I couldn’t just pick one favorite, so I had to pick four. Let me introduce you to Chefs Erica Barrett, Von Larson, Duane Nutter and Jim Smith. These Chefs deserve to tell you their story, not only through their food, but in the remarkable interviews I had with each of them.


  1. What’s the style of your restaurant?
    Mobilian food! Southern & Seafood - gulf, everything from a local farm.

  2. Why Mobile? 
    I’m from Mobile and I had an opportunity to open up a concept that I thought would describe the kind of food that we love - represent the city & how I grew up.
  1. Top 3 influences that inspired your restaurant.
    My mom & my grandmother - A lot of dishes are  named after them on our menu! My mom is the best frier I know. My grandmother is where I developed my love for cooking. I also spent 20 years in ATL - so the music & vibe comes from living in a bigger city and I wanted to bring that energy to the restaurant. And one of my favorite brands is Nobu in Malibu.

  2. What dish would you want Good Grit readers to order on your menu? 
    The oceans 11 - one of our most popular, describes what we’re around which is the Gulf. All of our sides too!
  1. What mark do you want to make on the culinary scene in the south? 
    I want people to see the seafood culture - Mobile isn’t just a southern city, it’s surrounded by water. In the food world, when I look at my position - it’s elevated southern.

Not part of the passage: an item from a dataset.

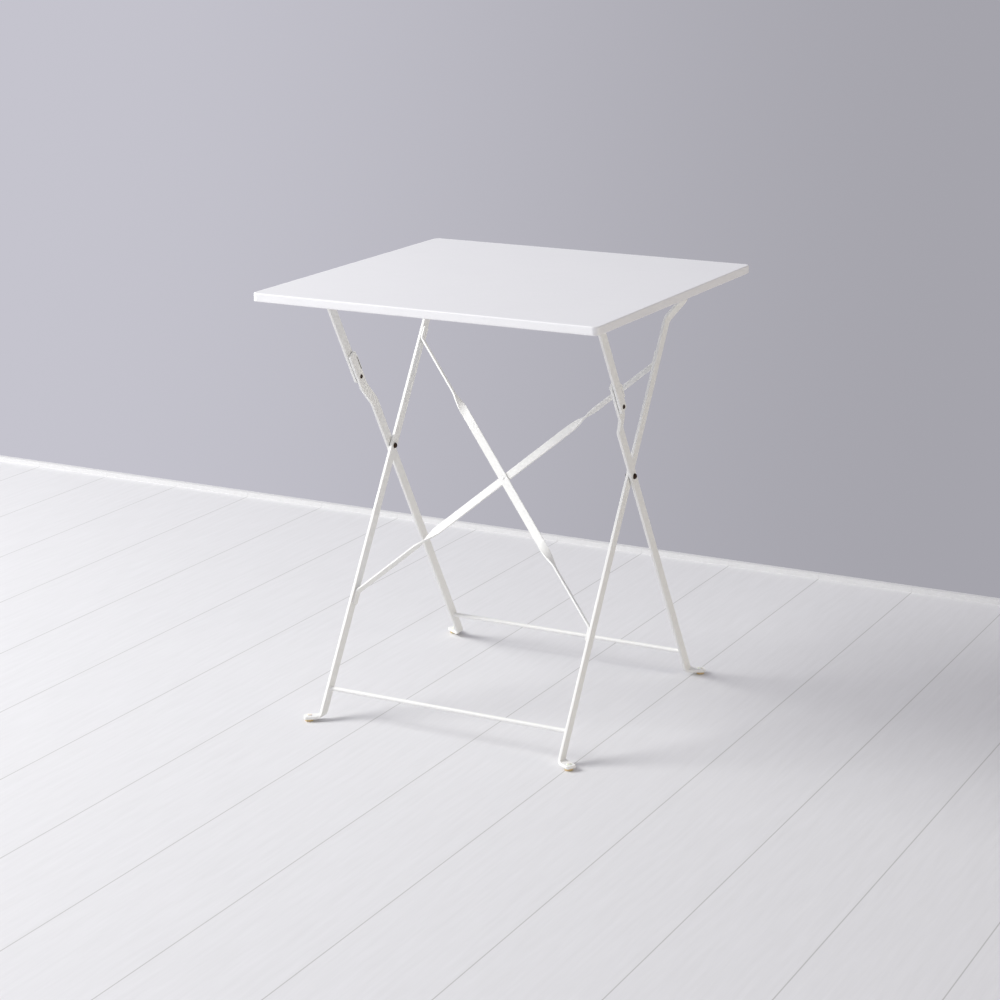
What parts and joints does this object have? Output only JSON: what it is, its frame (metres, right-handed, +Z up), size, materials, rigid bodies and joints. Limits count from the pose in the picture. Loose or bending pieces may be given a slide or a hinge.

When I started my product line, I did things like grits, but with truffles. Southern food is already great by itself - people are always craving it and we’re already making our mark in the world but it’s cool to show it can be elevated and sophisticated. 

  1. What is the style of your restaurant?
    It’s an Asian fusion – Thai food, Vietnamese, Southern, and seafood all mixed together.
  1. What is it like being a part of the food scene in Mobile?
    I kind of just fell into it. I don’t think I did it on purpose. I grew up near Thailand, and I was in a low-income apartment when I first moved to America. I learned to cook by going to my friend’s house and making food. My husband grew up making food with his grandmother. So we went into the restaurant industry. I put together a menu that I thought, if I would like to eat it then others would like to eat it. It’s a small menu, but everything is delicious.
  1. Who or what influenced your restaurant?
    My dad. I learned how to cook from him. We grew up poor but he always seemed to make a fresh meal every dinner. I was the oldest, so I always helped make dinner for my siblings. Even though I went into a different career I always ended up coming back to food.
  1. What dish would you want Good Grit readers to order off your menu?
    Get the special because you can only get it that day! We have a southern special and an Asian special.
  1. What mark do you want to make on the culinary scene in the South?
    I think for people to be open. What’s great about our restaurant is that you can come in and get a hamburger steak, but someone across from you can get pho. I think it extends someone’s palate to something they didn’t even know they would like. It’s pretty simple—food is simple. It’s just about the execution. If you start with really good products, it’s pretty easy. People try to complicate it. Food to the core of it is simple, and what it can do to someone’s soul—it can bring back memories. It’s a comfort. I don’t think of myself as a chef. I just learned over the years how to make really good food. 


  1. What is the style of your restaurant?
    I would say it has a vintage NOLA look with some modern touches.
  1. What is it like being a part of the food scene in Mobile?
    Building a food scene her was a little more difficult than any other city I have worked in, because here in this part of the Gulf Coast there is just a lot to do. The outdoor life and football is king. Beautiful beaches, some of the best fishing and hunting in the United States.
  1. Top 3 influences that inspired your restaurant.
    My past, present and future. I was born in a small town about 50 miles west of New Orleans called Morgan City. I moved to Seattle when I was 8 years old. That had a huge influence on my flavor profile that comes natural to me. Thirdly is the future and how I'm going to get there by studying my own past. Finding out what my ancestors ate and putting it in a modern context for the average person’s consumption.
  1. What dish should Good Grit readers order off your menu?
    I would say the Coffee Rubbed Pork Tenderloin/ with black-eye peas & curry rice with bock choy and red eye gravy.
  1. What mark do you want to make on the culinary scene in the South?
    My mark on the culinary scene in the South is an always will be, is that Southern Cuisine is not monolithic, or one note. It's extremely diverse and complex with lots of global influence. Fried Chicken and Mac & Cheese are good but southern foodways go back farther than the 1900’s.


  1.  What is the style of your restaurant?
    It’s modern-southern cuisine.

  2. What is it like being a part of the food scene in Mobile?
    It’s great! We have so much support from the neighborhoods and community. Mobile is a place that’s hungry for next-level, interesting dining.

  3. What are the top 3 influences that inspired your restaurant?
    Seafood & oysters. I want others to enjoy the food I do personally, so the restaurant was a way to share those foods with other people. 

  4. What dish would you want Good Grit readers to order off your menu?The staples, our biscuits and oysters! We always have Alabama oysters on hand so go for those. 

  5. What mark do you want to make on the culinary scene in the South?
    I would love for The Hummingbird Way to be a place where people can walk in with whatever problem, issue, or bad day they had and feel like they’ve been comforted, taken care of, and are special.